Job: From the data that follows, print exactly the lines starting at the one containing "star_base();" and ending at the one containing "for corner in"; include both of them and nothing more.

Material provided:
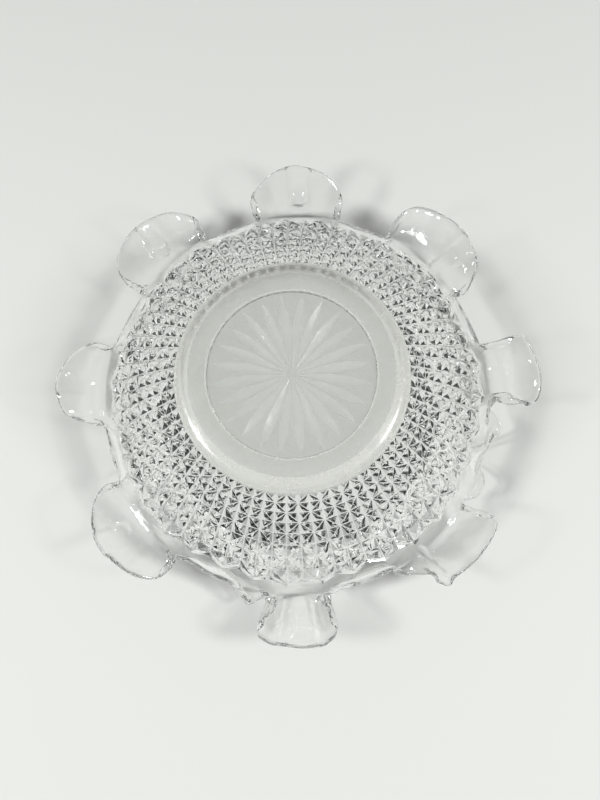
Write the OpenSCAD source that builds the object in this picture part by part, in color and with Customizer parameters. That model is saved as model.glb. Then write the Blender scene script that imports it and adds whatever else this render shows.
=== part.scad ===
// Pressed glass candy dish, lying mouth down on the folds of its ruffled rim.
// Z = 0 is the table, the ground foot is on top. Millimetres.

/* [Overall] */
// Width across the tips of the ruffles
overall_d = 203; // [190:1:220]
// Height from the folds of the rim to the face of the foot
height = 70; // [66:1:76]

/* [Foot] */
// Outer diameter of the foot, where its shoulder meets the wall
foot_d = 92; // [88:1:96]
// Outer diameter of the flat, ground ring
ground_d = 82; // [78:0.5:84]
// Diameter of the round recess inside the ground ring
recess_d = 65.5; // [56:0.5:72]
// How far the star lies below the ground ring
recess_depth = 1.2; // [0.6:0.1:2]
// Height of the foot's rounded shoulder
foot_h = 6; // [5:0.5:8]

/* [Star] */
// Number of rays cut into the base
ray_count = 24; // [12:1:28]
// Depth of a ray at its widest point
ray_depth = 1.4; // [0.6:0.1:2]
// Width of a ray at its widest point
ray_w = 4.3; // [2.5:0.1:4.3]
// Where a ray is widest, as a share of its length
ray_waist = 0.6; // [0.4:0.05:0.7]

/* [Patterned wall] */
// Number of points round the wall, counted along one groove
columns = 35; // [24:1:40]
// Rows of half diamonds from the foot to the plain band
half_rows = 8; // [6:1:12]
// Height of each small pyramid, as a share of its width
point_h = 0.34; // [0.1:0.01:0.36]
// Outer diameter where the pattern ends
edge_d = 152.5; // [148:0.5:156]
// Height above the table where the pattern ends
edge_z = 26; // [23:0.5:29]
// Steepness of the wall next to the foot, as fall over run
neck_slope = 1; // [0.9:0.01:1.1]
// Thickness of the wall between the grooves and the inside
wall_t = 3.4; // [2.8:0.1:4]

/* [Plain band] */
// Height of the smooth band below the pattern
band_h = 5; // [4:0.5:7]

/* [Ruffled rim] */
// Thickness of the glass at the rim
rim_t = 2.8; // [2.2:0.1:3.2]
// Height of the ruffles' tips above the table
tip_z = 28; // [24:0.5:32]
// How strongly the crimp pinches the neck of each ruffle, in degrees
pinch = 3.2; // [2:0.1:4]
// How much wider than an even wave each ruffle spreads, in degrees
spread = 1.5; // [0:0.1:2.5]
// Share of the way from a ruffle's tip to the fold over which the rim comes back down
shoulder = 0.82; // [0.7:0.01:0.9]

/* [Hidden] */
ruffle_count = 8;
$fn = 96;

foot_r = foot_d / 2;
ground_r = ground_d / 2;
recess_r = recess_d / 2;
neck_r = foot_r - 0.5;
neck_z = height - foot_h;
edge_r = edge_d / 2;
// the wall falls faster and faster on its way out, as a parabola
wall_run = edge_r - neck_r;
wall_curve = (neck_z - edge_z - neck_slope * wall_run) / pow(wall_run, 2);
edge_slope = neck_slope + 2 * wall_curve * wall_run;
steps_round = 2 * columns;
inside_rows = 5;

// the plain band goes on at the slope of the wall's edge
band_z = edge_z - band_h;
band_r = edge_r + band_h / edge_slope;
tip_r = overall_d / 2;
fold_r = band_r + 2.4;

// Each ruffle was crimped by hand, so no two are alike: direction in degrees, change of
// reach in mm, changes of pinch and of spread in degrees, change of lift in mm.
ruffles = [[6.5, 0, 0.4, -3.5, 0], [46.5, -0.5, 0, 1.5, 1.5],
           [90, 0, -0.6, 0, 0], [132.3, -1, -0.4, 0.9, 1],
           [176.2, 0, -0.6, 0, 0], [220, -0.5, -0.2, 0.7, -1],
           [270.2, 0, 1.3, -3.5, 0], [314, -2.5, 0, 0.5, -2]];
// How far each fold stands out past the common radius, in mm
fold_out = [1.5, -1, 0, -0.5, 0, -1, 0.5, 2.5];

SIDE_STEPS = 22;   // steps from fold to fold
DEPTH_STEPS = 8;   // steps from the plain band to the rim

// ---- small helpers

function polar(r, a, z) = [r * cos(a), r * sin(a), z];
function unit(v) = v / norm(v);
function mix(a, b, t) = a + (b - a) * t;
function smooth(t) = t * t * (3 - 2 * t);

// ---- the wall

function wall_z(r) = neck_z - neck_slope * (r - neck_r) - wall_curve * pow(r - neck_r, 2);
function slope_at(r) = neck_slope + 2 * wall_curve * (r - neck_r);
// thickness measured level, through a wall of the given slope
function level_t(t, slope) = t * sqrt(1 + slope * slope) / slope;

// rows lie closer together near the foot, so the diamonds stay nearly square
function row_r(i) = neck_r * pow(edge_r / neck_r, i / half_rows);
function groove_point(i, j) = polar(row_r(i), 360 * j / steps_round, wall_z(row_r(i)));
function inside_point(i, j) =
    let (r = row_r(i * half_rows / inside_rows))
    polar(r - level_t(wall_t, slope_at(r)), 360 * j / steps_round, wall_z(r));

// a triangle between three grooves, and the point that is pressed out of its middle
function facet(a, b, c) =
    let (centre = (a + b + c) / 3, width = norm(a - b))
    centre - unit(cross(b - a, c - a)) * point_h * width;

// the two triangles of a cell; the diagonals meet where eight grooves cross
function cell(i, j) =
    (i + j) % 2 == 0
    ? [[[i, j], [i, j + 1], [i + 1, j + 1]], [[i, j], [i + 1, j + 1], [i + 1, j]]]
    : [[[i, j], [i, j + 1], [i + 1, j]], [[i, j + 1], [i + 1, j + 1], [i + 1, j]]];

module diamond_wall() {
    n = steps_round;
    triangles = [for (i = [0:half_rows - 1], j = [0:n - 1]) each cell(i, j)];
    grooves = [for (i = [0:half_rows], j = [0:n - 1]) groove_point(i, j)];
    tips = [for (t = triangles)
        facet(groove_point(t[0][0], t[0][1]), groove_point(t[1][0], t[1][1]),
              groove_point(t[2][0], t[2][1]))];
    inside = [for (i = [0:inside_rows], j = [0:n - 1]) inside_point(i, j)];
    first_tip = len(grooves);
    first_in = first_tip + len(tips);
    function g(p) = p[0] * n + p[1] % n;
    function s(i, j) = first_in + i * n + j % n;
    faces = concat(
        [for (k = [0:len(triangles) - 1], e = [0:2])
            [g(triangles[k][e]), g(triangles[k][(e + 1) % 3]), first_tip + k]],
        [for (i = [0:inside_rows - 1], j = [0:n - 1])
            each [[s(i, j), s(i + 1, j), s(i + 1, j + 1)], [s(i, j), s(i + 1, j + 1), s(i, j + 1)]]],
        [for (j = [0:n - 1])
            each [[g([0, j]), s(0, j), s(0, j + 1)], [g([0, j]), s(0, j + 1), g([0, j + 1])]]],
        [for (j = [0:n - 1])
            each [[g([half_rows, j]), s(inside_rows, j + 1), s(inside_rows, j)],
                  [g([half_rows, j]), g([half_rows, j + 1]), s(inside_rows, j + 1)]]]
    );
    color("gainsboro", 0.6) polyhedron(points = concat(grooves, tips, inside), faces = faces);
}

// ---- the foot and its star

module ray() {
    inner = 1.5;
    outer = recess_r - 1.5;
    waist = mix(inner, outer, ray_waist);
    points = [[inner, 0, 0], [waist, ray_w / 2, 0], [outer, 0, 0], [waist, -ray_w / 2, 0],
              [waist, 0, -ray_depth], [waist, 0, 1]];
    faces = [for (k = [0:3]) each [[(k + 1) % 4, k, 4], [k, (k + 1) % 4, 5]]];
    polyhedron(points = points, faces = faces);
}

module star_base() {
    star_z = height - recess_depth;
    color("whitesmoke", 0.8)
    difference() {
        translate([0, 0, neck_z]) cylinder(r = recess_r, h = star_z - neck_z);
        for (k = [0:ray_count - 1])
            rotate([0, 0, 360 * (k + 0.5) / ray_count]) translate([0, 0, star_z]) ray();
    }
}

module foot_ring() {
    shoulder = [for (a = [0:10:90])
        [mix(ground_r, foot_r, sin(a)), neck_z + foot_h * cos(a)]];
    color("white", 0.9)
    rotate_extrude() polygon(concat([[recess_r, neck_z], [recess_r, height]], shoulder));
}

module plain_band() {
    color("gainsboro", 0.5)
    rotate_extrude() polygon([
        [edge_r, edge_z], [band_r, band_z],
        [band_r - level_t(wall_t, edge_slope), band_z],
        [edge_r - level_t(wall_t, edge_slope), edge_z]]);
}

// ---- the ruffled rim

// ruffle or fold number k, counted round and round
function nth(list, k) = list[(k + 2 * ruffle_count) % ruffle_count];
function direction(k) =
    nth(ruffles, k)[0] + 360 * floor(k / ruffle_count);

// One point of the outer face. s runs round the rim: whole numbers are the middles of the
// ruffles, halves are the folds. v runs from the plain band, 0, to the rim, 1.
function rim_point(s, v) =
    let (k = floor(s + 0.5), side = s < k ? -1 : 1, u = 2 * abs(s - k),
         row = nth(ruffles, k),
         fold = side > 0 ? k : k - 1,
         fold_dir = (direction(fold) + direction(fold + 1)) / 2,
         out = fold_r + nth(fold_out, fold),
         swell = pow(max(0, 1 - pow(u / shoulder, 2)), 1.5),
         bend = (pinch + row[2]) * sin(360 * u) + (spread + row[3]) * sin(180 * u),
         a = mix(direction(k), fold_dir, u) + side * bend * smooth(v),
         start = [band_r, band_z],
         leave = start + 6 * unit([1, -edge_slope]),
         arrive = mix([out + 1.2, 8], [tip_r + row[1] - 8.5, tip_z + row[4] - 5], swell),
         rim = mix([out, 0], [tip_r + row[1], tip_z + row[4]], swell),
         p = pow(1 - v, 3) * start + 3 * v * pow(1 - v, 2) * leave
             + 3 * v * v * (1 - v) * arrive + pow(v, 3) * rim)
    polar(p[0], a, p[1]);

// The same point on the inner face, one thickness further in. Next to the plain band the
// thickness is measured level, so that the two zones meet on one flat ring.
function under_point(s, v) =
    let (e = 0.01,
         along = rim_point(s + e, v) - rim_point(s - e, v),
         down = rim_point(s, min(v + e, 1)) - rim_point(s, max(v - e, 0)),
         here = rim_point(s, v),
         level = unit([here[0], here[1], 0]),
         blend = smooth(min(v / 0.25, 1)))
    here - mix(level * level_t(wall_t, edge_slope),
               unit(cross(down, along)) * mix(wall_t, rim_t, v), blend);

module ruffle(number) {
    first = number - 1.5;
    rows = DEPTH_STEPS;
    cols = SIDE_STEPS;
    half = (rows + 1) * (cols + 1);
    over = [for (i = [0:rows], j = [0:cols]) rim_point(first + j / cols, i / rows)];
    under = [for (i = [0:rows], j = [0:cols]) under_point(first + j / cols, i / rows)];
    function o(i, j) = i * (cols + 1) + j;
    function n(i, j) = half + o(i, j);
    faces = concat(
        [for (i = [0:rows - 1], j = [0:cols - 1])
            each [[o(i, j), o(i, j + 1), o(i + 1, j + 1)], [o(i, j), o(i + 1, j + 1), o(i + 1, j)],
                  [n(i, j), n(i + 1, j + 1), n(i, j + 1)], [n(i, j), n(i + 1, j), n(i + 1, j + 1)]]],
        [for (j = [0:cols - 1])
            each [[o(0, j), n(0, j), n(0, j + 1)], [o(0, j), n(0, j + 1), o(0, j + 1)],
                  [o(rows, j), n(rows, j + 1), n(rows, j)],
                  [o(rows, j), o(rows, j + 1), n(rows, j + 1)]]],
        [for (i = [0:rows - 1])
            each [[o(i, 0), o(i + 1, 0), n(i, 0)], [n(i, 0), o(i + 1, 0), n(i + 1, 0)],
                  [o(i, cols), n(i, cols), o(i + 1, cols)],
                  [n(i, cols), n(i + 1, cols), o(i + 1, cols)]]]
    );
    color(number % 2 == 0 ? "lightsteelblue" : "powderblue", 0.6)
        polyhedron(points = concat(over, under), faces = faces);
}

star_base();
foot_ring();
diamond_wall();
plain_band();
ruffle(1);  // ruffle_1
ruffle(2);  // ruffle_2
ruffle(3);  // ruffle_3
ruffle(4);  // ruffle_4
ruffle(5);  // ruffle_5
ruffle(6);  // ruffle_6
ruffle(7);  // ruffle_7
ruffle(8);  // ruffle_8
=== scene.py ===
import bisect
import math

import bmesh
import bpy
from mathutils import Matrix, Vector


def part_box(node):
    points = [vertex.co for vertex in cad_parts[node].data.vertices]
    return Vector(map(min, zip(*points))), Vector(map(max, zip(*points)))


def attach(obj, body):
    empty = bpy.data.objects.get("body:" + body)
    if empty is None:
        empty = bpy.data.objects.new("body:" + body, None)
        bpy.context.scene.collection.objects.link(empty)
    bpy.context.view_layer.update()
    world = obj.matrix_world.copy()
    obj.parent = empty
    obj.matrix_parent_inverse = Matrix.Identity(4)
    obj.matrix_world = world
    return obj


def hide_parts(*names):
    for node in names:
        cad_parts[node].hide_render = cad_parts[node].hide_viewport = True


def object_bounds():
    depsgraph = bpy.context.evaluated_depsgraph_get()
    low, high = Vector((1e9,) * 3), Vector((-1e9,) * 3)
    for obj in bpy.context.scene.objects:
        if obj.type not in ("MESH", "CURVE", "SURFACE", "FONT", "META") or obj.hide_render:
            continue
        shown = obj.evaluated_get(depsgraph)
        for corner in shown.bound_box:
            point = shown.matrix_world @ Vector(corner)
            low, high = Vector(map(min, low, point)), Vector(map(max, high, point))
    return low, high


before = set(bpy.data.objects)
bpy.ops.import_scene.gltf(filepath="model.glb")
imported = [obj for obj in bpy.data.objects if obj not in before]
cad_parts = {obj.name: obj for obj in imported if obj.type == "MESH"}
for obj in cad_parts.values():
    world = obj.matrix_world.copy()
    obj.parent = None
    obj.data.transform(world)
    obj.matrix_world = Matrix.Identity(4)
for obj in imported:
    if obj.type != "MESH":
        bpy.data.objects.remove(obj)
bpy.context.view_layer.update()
print("the frame is loaded")

# Everything is modelled in millimetres and scaled to metres once, when a mesh is finished.
mm = 0.001


def boxOf(node):
    low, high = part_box(node)
    return low / mm, high / mm


ringHigh = boxOf("foot_ring")[1]
starLow, starHigh = boxOf("star_base")
bandLow, bandHigh = boxOf("plain_band")

dish = {
    "footRadius": ringHigh.x,
    "footTop": ringHigh.z,
    "recessRadius": starHigh.x,
    "starHeight": starHigh.z,
    "neckHeight": starLow.z,
    "bandTop": bandHigh.z,
    "bandBottom": bandLow.z,
    "bandRadius": bandHigh.x,
    "tiny": 0.01,
    "weld": 0.001,
    "sharpAngle": 24,     # degrees between two facets from which their edge shows
}


def mix(a, b, t):
    return a + (b - a) * t


def smooth(t):
    t = min(max(t, 0.0), 1.0)
    return t * t * (3 - 2 * t)


def polar(radius, degrees, height):
    turn = math.radians(degrees)
    return Vector((radius * math.cos(turn), radius * math.sin(turn), height))


def degreesOf(point):
    return math.degrees(math.atan2(point.y, point.x)) % 360


def radiusOf(point):
    return math.hypot(point.x, point.y)


def vertsIn(geom):
    return [g for g in geom if isinstance(g, bmesh.types.BMVert)]


def edgesIn(geom):
    return [g for g in geom if isinstance(g, bmesh.types.BMEdge)]


# Grows one strip of faces from a ring of edges. place says where each new point goes.
def growRing(bm, edges, place):
    grown = bmesh.ops.extrude_edge_only(bm, edges=edges)["geom"]
    fresh = vertsIn(grown)
    for vert in fresh:
        vert.co = place(vert)
    ring = set(fresh)
    return [e for e in edgesIn(grown) if e.verts[0] in ring and e.verts[1] in ring]


# The patterned wall: pyramids in a lattice of grooves.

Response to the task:
star_base();
foot_ring();
diamond_wall();
plain_band();
ruffle(1);  // ruffle_1
ruffle(2);  // ruffle_2
ruffle(3);  // ruffle_3
ruffle(4);  // ruffle_4
ruffle(5);  // ruffle_5
ruffle(6);  // ruffle_6
ruffle(7);  // ruffle_7
ruffle(8);  // ruffle_8
=== scene.py ===
import bisect
import math

import bmesh
import bpy
from mathutils import Matrix, Vector


def part_box(node):
    points = [vertex.co for vertex in cad_parts[node].data.vertices]
    return Vector(map(min, zip(*points))), Vector(map(max, zip(*points)))


def attach(obj, body):
    empty = bpy.data.objects.get("body:" + body)
    if empty is None:
        empty = bpy.data.objects.new("body:" + body, None)
        bpy.context.scene.collection.objects.link(empty)
    bpy.context.view_layer.update()
    world = obj.matrix_world.copy()
    obj.parent = empty
    obj.matrix_parent_inverse = Matrix.Identity(4)
    obj.matrix_world = world
    return obj


def hide_parts(*names):
    for node in names:
        cad_parts[node].hide_render = cad_parts[node].hide_viewport = True


def object_bounds():
    depsgraph = bpy.context.evaluated_depsgraph_get()
    low, high = Vector((1e9,) * 3), Vector((-1e9,) * 3)
    for obj in bpy.context.scene.objects:
        if obj.type not in ("MESH", "CURVE", "SURFACE", "FONT", "META") or obj.hide_render:
            continue
        shown = obj.evaluated_get(depsgraph)
        for corner in shown.bound_box:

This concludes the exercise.